Del Norte va descendiendo a las Tierras Bajas, hasta la universitaria Coimbra, y de ahí, previo paso por Lisboa y Sintra baja a la «ardiente» tierra del Alentejo y al soleado Algarve. En los campos extremos y duros alentejanos, Saramago reconoce la severidad de sus gentes en un entorno que tilda de «dramático». Las fuentes ornamentales de los pequeños pueblos castigados por el sol languidecen y amenazan ruina, el calor es insoportable y «solo los locos andan a estas horas por las carreteras», pero permanece intacta la belleza de Marvao y Castelo de Vide, «la Sintra alentejana».
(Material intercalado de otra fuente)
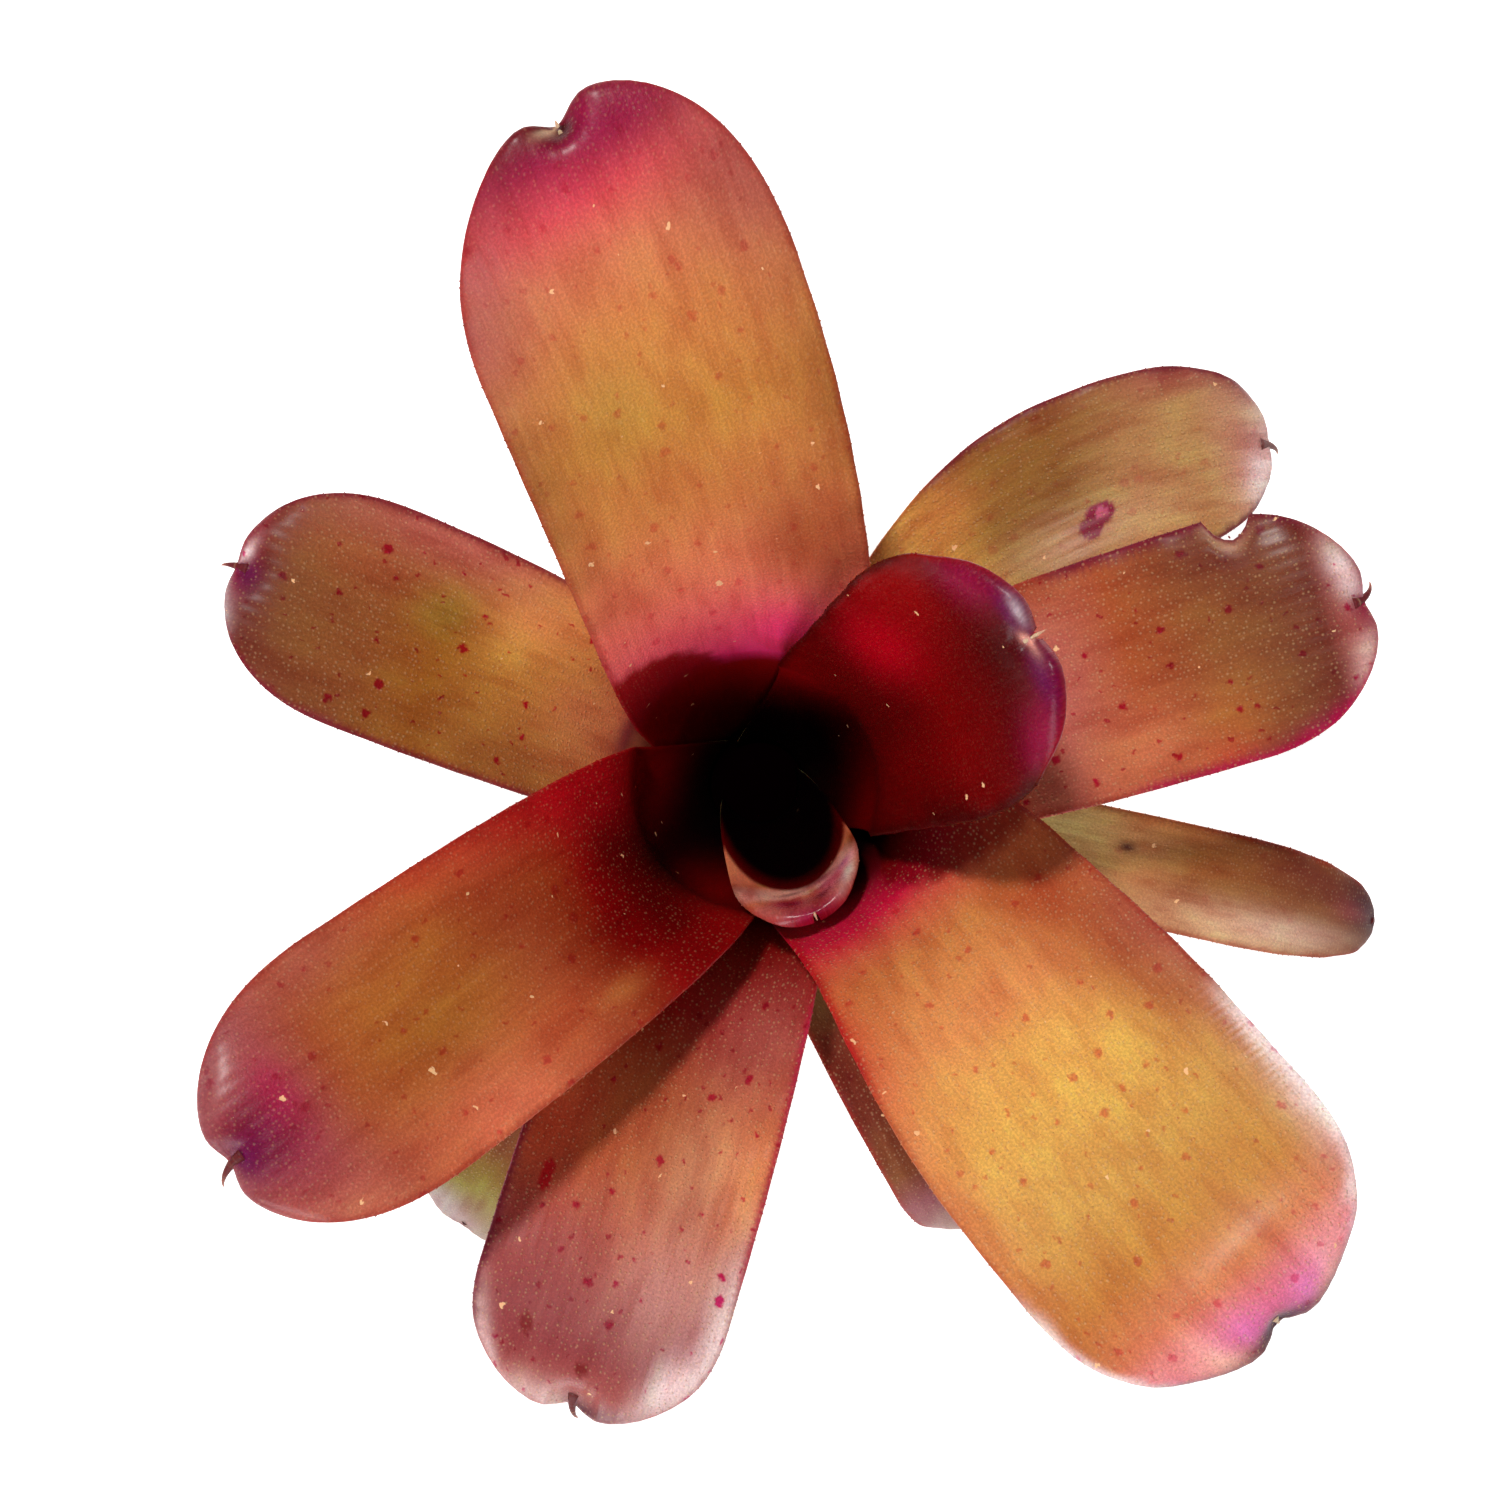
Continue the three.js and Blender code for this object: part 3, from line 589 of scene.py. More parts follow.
PATCHES = {
    "leaf_01_heart": (
        ("pink", 0.7, 0.45, 0.14, 0.3, 0.8), ("cerise", 0.74, -0.45, 0.12, 0.3, 0.6),
        ("magenta", 0.8, -0.3, 0.09, 0.25, 0.85), ("magenta", 0.6, 0.7, 0.05, 0.12, 0.7),
        # orchid on the leaf's left side of the rim is a painted lilac sheen
        ("orchid", 0.62, 0.8, 0.1, 0.2, 0.4),
        ("magenta", 0.48, 0.3, 0.1, 0.25, 0.9), ("plum", 0.52, -0.2, 0.05, 0.2, 0.7),
        ("plum", 0.86, 0.3, 0.05, 0.15, 0.7), ("magenta", 0.68, 0.28, 0.05, 0.1, 0.7),
        ("silver", 0.78, 0.85, 0.1, 0.15, 0.7), ("copper", 0.25, 1, 0.3, 0.14, 0.9),
        ("honey", 0.06, -0.55, 0.05, 0.1, 0.8), ("bone", 0.62, 0.08, 0.05, 0.1, 0.9),
        ("honey", 0.62, 0.08, 0.02, 0.05, 0.9),
    ),
    "leaf_02_inner_right": (
        ("blood", -0.06, 0.9, 0.16, 0.4, 0.95), ("garnet", 0.12, 0.8, 0.15, 0.5, 0.7),
        # ruby on the left half is the leaf's red brightened by a painted glow of light shining
        # through it; garnet darkens the right half
        ("ruby", 0.5, 0.5, 0.15, 0.32, 0.95), ("blood", 0.72, 0.75, 0.14, 0.4, 0.8),
        ("garnet", 0.3, -0.5, 0.4, 0.35, 0.6), ("dark_wine", 0.52, -1, 0.14, 0.25, 0.8),
        ("dark_wine", 0.9, 0, 0.05, 0.3, 0.45), ("magenta", 0.92, 0.8, 0.06, 0.3, 0.7),
        ("magenta", 0.9, -0.85, 0.07, 0.3, 0.8), ("purple", 0.965, -0.5, 0.025, 0.35, 0.9),
        ("purple", 0.965, 0.45, 0.016, 0.3, 0.9), ("violet", 0.985, 0.6, 0.012, 0.3, 0.9),
        ("garnet", -0.12, -0.8, 0.12, 0.4, 0.9), ("silver", 0.985, 0.62, 0.01, 0.2, 0.6),
        ("pale_rose", 1, -0.12, 0.022, 0.3, 0.95), ("pale_rose", 0.975, 0.08, 0.016, 0.1, 0.9),
    ),
    "leaf_03_lower_left": (
        # ruby near the foot on the right side is the leaf's own red with a painted glow of light
        # shining through it
        ("blood", 0.08, 0.8, 0.14, 0.4, 0.9), ("ruby", 0.08, -0.8, 0.16, 0.42, 0.7),
        ("blood", -0.1, -0.9, 0.12, 0.45, 0.9), ("garnet", -0.1, 0.6, 0.1, 0.35, 0.8),
        ("salmon", 0.6, 0.9, 0.18, 0.5, 0.8), ("brick", 0.45, 0.6, 0.1, 0.3, 0.7),
        ("rust", 0.4, -0.5, 0.14, 0.25, 0.6), ("terracotta", 0.44, -1, 0.22, 0.3, 0.85),
        ("old_rose", 0.86, 0.85, 0.1, 0.4, 0.6), ("old_rose", 0.74, -0.9, 0.12, 0.3, 0.6),
        ("garnet", 0.22, 0.3, 0.11, 0.45, 0.95), ("blood", 0.3, -1, 0.2, 0.22, 0.7),
        ("orange", 0.34, 0.7, 0.06, 0.1, 0.4), ("olive", 0.62, 0.1, 0.1, 0.3, 0.6),
        ("magenta", 0.92, -0.05, 0.07, 0.55, 0.95), ("cerise", 0.88, -0.25, 0.03, 0.3, 0.6),
        ("plum", 0.95, 0.0, 0.06, 0.42, 0.9), ("purple", 0.975, 0.1, 0.03, 0.3, 0.8),
        ("clay", 0.86, 0.95, 0.06, 0.25, 0.45),
        ("ruby", 0.22, -0.9, 0.14, 0.3, 0.7), ("wine", 0.14, 0.3, 0.06, 0.4, 0.7),
        ("mauve", 0.94, -0.95, 0.06, 0.25, 0.7),
    ),
    "leaf_04_top": (
        ("hot_pink", 0.09, -0.45, 0.07, 0.35, 0.9), ("sienna", 0.3, -0.6, 0.13, 0.35, 0.85),
        ("bronze", 0.52, 1.1, 0.24, 0.32, 0.85), ("bronze", 0.5, -1.1, 0.16, 0.3, 0.8),
        ("yellow", 0.6, 0.25, 0.1, 0.35, 0.15), ("old_rose", 0.8, 1, 0.14, 0.45, 0.85),
        ("old_rose", 0.82, -0.95, 0.16, 0.45, 0.8), ("cerise", 0.9, 0.1, 0.035, 0.3, 0.2),
        ("magenta", 0.955, -0.45, 0.045, 0.6, 0.9), ("wine", 0.975, 0.02, 0.02, 0.22, 0.85),
        ("moss", 0.6, 0.35, 0.09, 0.25, 0.25),
        ("dark_wine", 1, -0.1, 0.03, 0.14, 0.9), ("bone", 0.995, 0.3, 0.015, 0.16, 0.8),
    ),
    "leaf_05_lower_right": (
        ("crimson", 0.06, -0.6, 0.08, 0.5, 0.9), ("brick", 0.3, 0.7, 0.12, 0.35, 0.9),
        ("sienna", 0.44, 0.9, 0.18, 0.42, 0.9), ("terracotta", 0.34, -1.05, 0.16, 0.3, 0.85),
        ("old_rose", 0.54, 1.05, 0.2, 0.3, 0.7), ("clay", 0.6, -1.05, 0.2, 0.25, 0.7),
        # blush on the left margin is a painted highlight; pale_rose at the tip is mostly painted
        # highlight over the end's own pale colour
        ("gold", 0.8, 0.3, 0.08, 0.4, 0.5), ("blush", 0.79, 1.0, 0.09, 0.17, 0.8),
        ("pale_rose", 0.95, 0.6, 0.05, 0.35, 0.8), ("pale_rose", 0.95, -0.6, 0.05, 0.35, 0.8),
        ("sienna", 0.82, -1.05, 0.08, 0.22, 0.7), ("orchid", 0.955, 0.4, 0.03, 0.25, 0.7),
        ("orchid", 0.945, -0.25, 0.03, 0.2, 0.7), ("purple", 0.985, 0, 0.014, 0.6, 0.9),
        ("aubergine", 0.995, 0, 0.012, 0.7, 0.9), ("yellow", 0.5, 0.05, 0.06, 0.25, 0.5),
    ),
    "leaf_06_upper_left": (
        ("bronze", 0.32, 0.9, 0.22, 0.5, 0.85), ("umber", 0.8, 0.95, 0.2, 0.3, 0.5),
        ("apricot", 0.38, -0.5, 0.1, 0.25, 0.6), ("dusty_rose", 0.6, -1, 0.28, 0.42, 0.9),
        ("moss", 0.57, -0.29, 0.06, 0.2, 0.6), ("clay", 0.2, 0.1, 0.08, 0.5, 0.5),
        ("yellow", 0.38, -0.2, 0.07, 0.2, 0.4), ("umber", 0.92, 0.7, 0.06, 0.3, 0.6),
        ("purple", 0.97, 0.08, 0.04, 0.3, 0.85),
        ("sienna", 0.76, -0.5, 0.14, 0.3, 0.4), ("magenta", 0.02, 0.1, 0.04, 0.3, 0.7),
        # pearl and silver at the very tip are painted highlights on the curled end
        ("highlight_pearl", 0.985, -0.4, 0.016, 0.2, 0.8), ("silver", 0.985, 0.9, 0.03, 0.3, 0.5),
    ),
    "leaf_07_bottom": (
        ("old_rose", 0.3, 0.7, 0.13, 0.5, 0.95), ("clay", 0.5, 0.8, 0.16, 0.5, 0.85),
        # terracotta on the right side is a painted red tint of the shadow that leaf_03 casts
        # there
        ("terracotta", 0.5, -0.8, 0.14, 0.4, 0.8), ("dusty_rose", 0.7, 0.5, 0.1, 0.4, 0.7),
        ("apricot", 0.52, 0.85, 0.1, 0.22, 0.5), ("madder", 0.84, -0.7, 0.1, 0.5, 0.7),
        # the pearl and blush patches near the margins and the end are painted highlights where
        # the blade curls down
        ("clay", 0.62, 0.1, 0.12, 0.35, 0.4), ("highlight_pearl", 0.9, -0.98, 0.05, 0.1, 0.8),
        ("blush", 0.76, 0.42, 0.1, 0.35, 0.25), ("sand", 0.55, 0.45, 0.12, 0.3, 0.35),
        ("highlight_pearl", 0.8, 1.05, 0.15, 0.22, 0.95),
        ("highlight_pearl", 0.89, 0.8, 0.06, 0.2, 0.9), ("aubergine", 1, 0.4, 0.03, 0.35, 0.7),
        ("blush", 0.98, -0.6, 0.035, 0.5, 0.6), ("blush", 0.88, -1.05, 0.08, 0.15, 0.7),
    ),
    "leaf_08_right": (
        ("sienna", 0.42, 1, 0.12, 0.4, 0.8), ("umber", 0.77, 0.85, 0.13, 0.4, 0.95),
        ("clay", 0.54, -0.75, 0.14, 0.45, 0.9), ("copper", 0.7, -0.6, 0.08, 0.3, 0.6),
        ("terracotta", 0.68, -0.95, 0.06, 0.2, 0.7), ("magenta", 0.86, -1, 0.12, 0.16, 0.85),
        # pearl and blush at the end are painted highlights on the curled end
        ("highlight_pearl", 0.965, 0.5, 0.028, 0.35, 0.85), ("blush", 0.96, -0.75, 0.03, 0.3, 0.6),
        ("sand", 0.79, 0.97, 0.045, 0.1, 0.8),
    ),
    "leaf_09_upper_right": (
        ("orange", 0.4, 0.6, 0.07, 0.4, 0.7), ("bronze", 0.64, 0.8, 0.14, 0.4, 0.8),
        ("sand", 0.6, -0.5, 0.17, 0.3, 0.7), ("brick", 0.62, -1, 0.14, 0.2, 0.7),
        ("old_rose", 0.83, 0.95, 0.1, 0.3, 0.75), ("pink", 0.96, -0.3, 0.05, 0.5, 0.3),
        # pearl near the end is a painted highlight
        ("highlight_pearl", 0.96, -0.55, 0.035, 0.4, 0.9), ("dusty_rose", 0.93, 0.2, 0.05, 0.5, 0.5),
        ("madder", 0.94, 0.95, 0.07, 0.25, 0.7),
    ),
    "leaf_10_low_left": (
        # silver near the end is a painted glint
        ("silver", 0.95, -0.5, 0.05, 0.4, 0.6), ("straw", 0.86, 0.3, 0.05, 0.4, 0.5),
    ),
    "leaf_11_low_front": (),
    "leaf_12_low_right": (
        ("umber", 0.8, 0.6, 0.13, 0.45, 0.85), ("sand", 0.64, -0.75, 0.2, 0.5, 0.95),
        # blush on the right side is a painted highlight of the low front light
        ("blush", 0.74, -0.6, 0.14, 0.3, 0.4), ("aubergine", 0.94, 0.3, 0.06, 0.6, 0.8),
        ("madder", 0.9, 0.1, 0.05, 0.3, 0.6),
        ("apricot", 0.5, 1, 0.1, 0.25, 0.7), ("aubergine", 0.42, 0.35, 0.015, 0.1, 0.9),
    ),
}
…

En línea recta hacia el este, ya en las puertas de la región de Lisboa, se encuentra la pequeña Azinhaga. Allí nació Saramago hace 100 años, de padres sin tierras, sin nada. Y, aunque intente pasar de puntillas en su viaje («para que no se crea que ha venido hasta aquí por razones egoístas y sentimentales»), no puede evitar apuntar a las pozas en que se bañó en su infancia y los caminos y linderos por los que anduvo. «El viajero no se detendrá. La casa más antigua es una casa desierta. Quedan unos tíos, unos vagos primos, la gran melancolía del pasado personal: pensándolo bien, sólo el pasado colectivo es exultante». En 2006, en Las pequeñas memorias, sí se demoraría más por estos pagos de su infancia.
Ya en el extremo de su viaje, Saramago se asoma al abismo del Cabo San Vicente: «Desde aquí al mar son cincuenta metros en vertical. Las olas baten allí abajo contra los cantiles. Nada se oye. Es como un sueño». Han sido diez meses de periplo (700 páginas al cambio) por monasterios legendarios, memoria de grandes batallas, refrigerios en las casas abiertas de los pobres, fiestas patronales y meriendas bajo un arco de medio punto. Es hora de regresar. Pero «el viaje no acaba nunca», advierte el Nobel, «sólo los viajeros acaban. E incluso éstos pueden prolongarse en la memoria, en recuerdo, en relatos». Entiende Saramago que no hay dos viajes iguales, aunque la ruta se repita. Cambia la circunstancia y la mirada, cambia el viento, y los peces bajo el Duero ya no son los mismos aunque sean tan iguales. En consecuencia, concluye, «hay que comenzar de nuevo el viaje». Y añade tras un punto: «Siempre».